- _EXERCISE PROMPT_
Return every line of the material exactly.

- _PROVIDED MATERIAL_
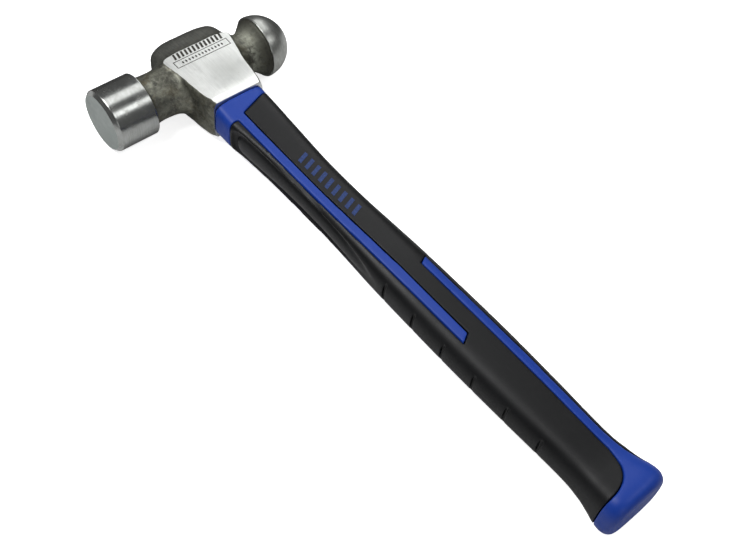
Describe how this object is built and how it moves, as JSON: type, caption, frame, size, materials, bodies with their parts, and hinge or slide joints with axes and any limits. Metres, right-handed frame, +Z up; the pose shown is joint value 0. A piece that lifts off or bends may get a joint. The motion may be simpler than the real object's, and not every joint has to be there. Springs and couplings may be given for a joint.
{
  "type": "ball peen hammer",
  "caption": "Ball peen hammer: forged steel head with a flat face and a ball, on a fibreglass-cored handle with a hard blue sleeve and a soft black grip.",
  "frame": {"origin": "middle of the object's box in X and Y, on the surface it lies on", "axes": "+X along the handle from the head to the butt, +Y along the head from the striking face to the ball, +Z up, square to the ground cheeks"},
  "size_m": [0.334, 0.1124, 0.0338],
  "materials": {
    "forged_steel": "ground cheeks, bell and ball; rough dark forging elsewhere",
    "fibreglass": "pultruded glass fibre in resin",
    "epoxy_resin": "cast, smooth",
    "blue_plastic": "moulded, satin",
    "black_rubber": "moulded, matt"
  },
  "bodies": {
    "root": {"hammer_head": "forged_steel", "fibreglass_core": "fibreglass", "eye_bond": "epoxy_resin", "blue_jacket": "blue_plastic", "soft_grip": "black_rubber"}
  },
  "joints": []
}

- _ANSWER IN FULL_
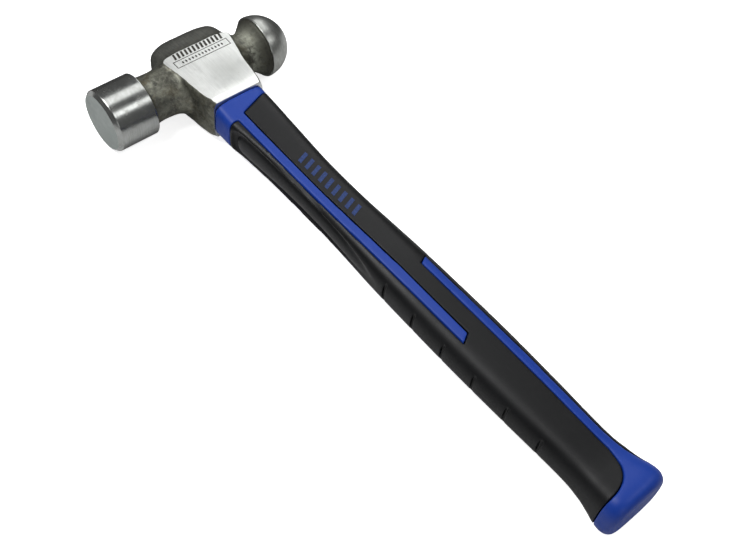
Describe how this object is built and how it moves, as JSON: type, caption, frame, size, materials, bodies with their parts, and hinge or slide joints with axes and any limits. Metres, right-handed frame, +Z up; the pose shown is joint value 0. A piece that lifts off or bends may get a joint. The motion may be simpler than the real object's, and not every joint has to be there. Springs and couplings may be given for a joint.
{
  "type": "ball peen hammer",
  "caption": "Ball peen hammer: forged steel head with a flat face and a ball, on a fibreglass-cored handle with a hard blue sleeve and a soft black grip.",
  "frame": {"origin": "middle of the object's box in X and Y, on the surface it lies on", "axes": "+X along the handle from the head to the butt, +Y along the head from the striking face to the ball, +Z up, square to the ground cheeks"},
  "size_m": [0.334, 0.1124, 0.0338],
  "materials": {
    "forged_steel": "ground cheeks, bell and ball; rough dark forging elsewhere",
    "fibreglass": "pultruded glass fibre in resin",
    "epoxy_resin": "cast, smooth",
    "blue_plastic": "moulded, satin",
    "black_rubber": "moulded, matt"
  },
  "bodies": {
    "root": {"hammer_head": "forged_steel", "fibreglass_core": "fibreglass", "eye_bond": "epoxy_resin", "blue_jacket": "blue_plastic", "soft_grip": "black_rubber"}
  },
  "joints": []
}